Mobility is an important facet of safe driving, and many seniors experience stiff muscles, aching joints and decreased flexibility with age. According to the National Institute on Aging, the risk for car crashes rises with age, and seniors over the age of 75 are especially susceptible to automobile accidents. Accidents involving older drivers usually occur near intersections and while merging. Both of these situations necessitate full neck mobility to check for pedestrians and other vehicles. Staying physically active can help seniors maintain that ability to turn in the driver's seat.
3. Get regular health check-ups
Optimum vision plays a big role in safe driving because vehicle operators not only need to see traffic and pedestrians but also street signs and roadway warnings.

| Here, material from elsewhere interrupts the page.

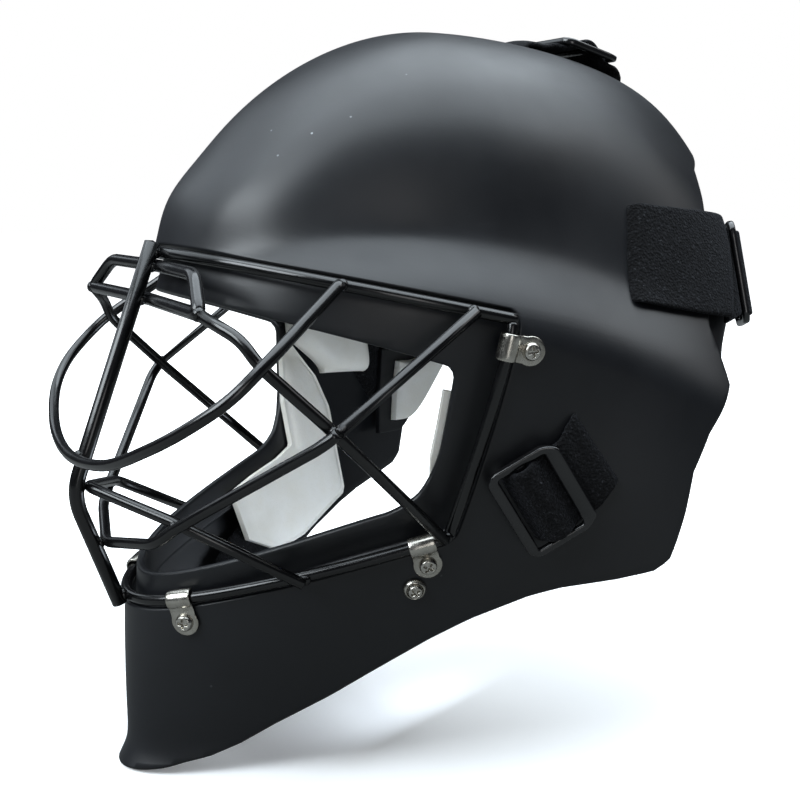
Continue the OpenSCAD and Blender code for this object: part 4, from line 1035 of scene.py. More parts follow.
def clip_way(c):
    """Way from the rod to the screw of a clip: square to the rod, in the skin."""
    t = unit(seat(*(c[0] + 2 * c[1])) - seat(*(c[0] - 2 * c[1])))
    g = unit(np.cross(normal_at(*c[0]), t))
    return g if g[1] * c[2][0] + g[2] * c[2][1] > 0 else -g


def clip_screw(c):
    """Side view place of a clip's screw."""
    return c[0] + REACH * clip_way(c)[1:]


# the chin strap's screw sits below the rear jaw clip
ANCHOR = clip_screw(CLIPS[1]) + unit(np.array([-0.3, -0.95])) * ((TAB_D + CUP_D) / 2 + 0.9)


def clip_frame(c):
    """Origin on the skin at the screw, axes towards the rod, along the rod and out, and the rod's
    middle along the first and the last."""
    at = clip_screw(c)
    p, n = seat(*at), normal_at(*at)
    e = -clip_way(c)
    e = unit(e - n * (e @ n))
    r = seat(*c[0], RAIL - c[3] * (1 - float(ease(0, 60, c[0][0])))) - p
    return p, e, np.cross(n, e), n, r @ e, r @ n


def skin_frame(y, z):
    """Origin on the skin; axes to the back, up and out."""
    v = float(v_at(z))
    u = float(u_at(y, v))
    n = facing(u, v)
    e = skin0(u + 1e-3, v) - skin0(u - 1e-3, v)
    e = unit(e - n * (e @ n))
    return skin(u, v), e, np.cross(n, e), n


def put(local, frame_):
    """Points given along a frame's three axes, in the drawing frame."""
    p, e, f, n = frame_[:4]
    a = np.asarray(local, float)
    return p + a[..., :1] * e + a[..., 1:2] * f + a[..., 2:3] * n


print("screws at", [np.round(clip_screw(c), 1).tolist() for c in CLIPS], np.round(ANCHOR, 1))


# %% Pressed clip
def squared_ring(n, power):
    """n points round a square with soft corners: cosine and sine, their size to a power."""
    g = 2 * np.pi * np.arange(n) / n
    return [np.sign(w) * np.abs(w)**power for w in (np.cos(g), np.sin(g))]


def clip_mesh(c):
    """Strip along a side line: flat from the tab to the rod, then an arc round the rod. Its half
    width is a circle at the tab and constant after it."""
    fr = clip_frame(c)
    reach, height = fr[4], fr[5]
    rho, low = ROD / 2 + 0.4 + CLIP_T / 2, GAP + CLIP_T / 2
    a0 = math.degrees(math.pi - math.asin(min(0.9, (low - height) / rho)))
    flat_end = reach + rho * math.cos(math.radians(a0)) - 1.6
    path = [(-TAB_D / 2 + 0.05, low)]
    path += [(x, low) for x in np.linspace(-TAB_D / 2 + 0.4, flat_end, 14)]
    path += [(reach + rho * math.cos(a), height + rho * math.sin(a))
             for a in np.radians(a0 - 10 - np.linspace(0, a0 - 10 + 40, 30))]
    path = resampled(np.array(path), 0.45)
    t = tangents(path)
    nn = np.stack([-t[:, 1], t[:, 0]], -1)
    x = path[:, 0]
    tab = np.clip(TAB_D**2 / 4 - x**2, 0.01, None)**0.5
    half = np.where(x < 0, tab, np.where(x < TAB_D / 2, np.maximum(tab, CLIP_W / 2), CLIP_W / 2))
    half[-3:] *= [0.97, 0.93, 0.86]
    sx, sy = squared_ring(24, 0.45)
    loc = np.zeros((len(path), len(sx), 3))
    loc[..., 0] = path[:, :1] + nn[:, :1] * sy * CLIP_T / 2
    loc[..., 2] = path[:, 1:] + nn[:, 1:] * sy * CLIP_T / 2
    loc[..., 1] = half[:, None] * sx
    return put(loc, fr).reshape(-1, 3), capped(len(path), len(sx))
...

Image if you didn't notice the turn you're supposed to take until you were 10 feet away from the street sign. A sharp shift of the wheel in a moment of panic may cause a driver to lose control of the vehicle.
Additionally, hearing loss can decrease drivers' ability to notice the roar of a motorcycle, the blaring sirens of a quickly approaching ambulance or the honking horn of an oncoming motorist. Because our ears often perceive things on the roadway before our eyes, hearing is extremely important.
Hearing loss is a common problem experienced among older adults. According to the National Institute of Deafness and Communicative Disorders, among adults age 70 and older who may benefit from a hearing aid, fewer than 30 percent of these seniors have actually used one. Whether hearing loss goes undetected or unreported, it can cause a problem for driver safety. For both vision and hearing, seniors should go in for regular check-ups with their doctors to make sure their senses are prepared for the roadway.
If you suspect your senior loved one may be in danger behind the wheel, encourage him or her to take these safety steps.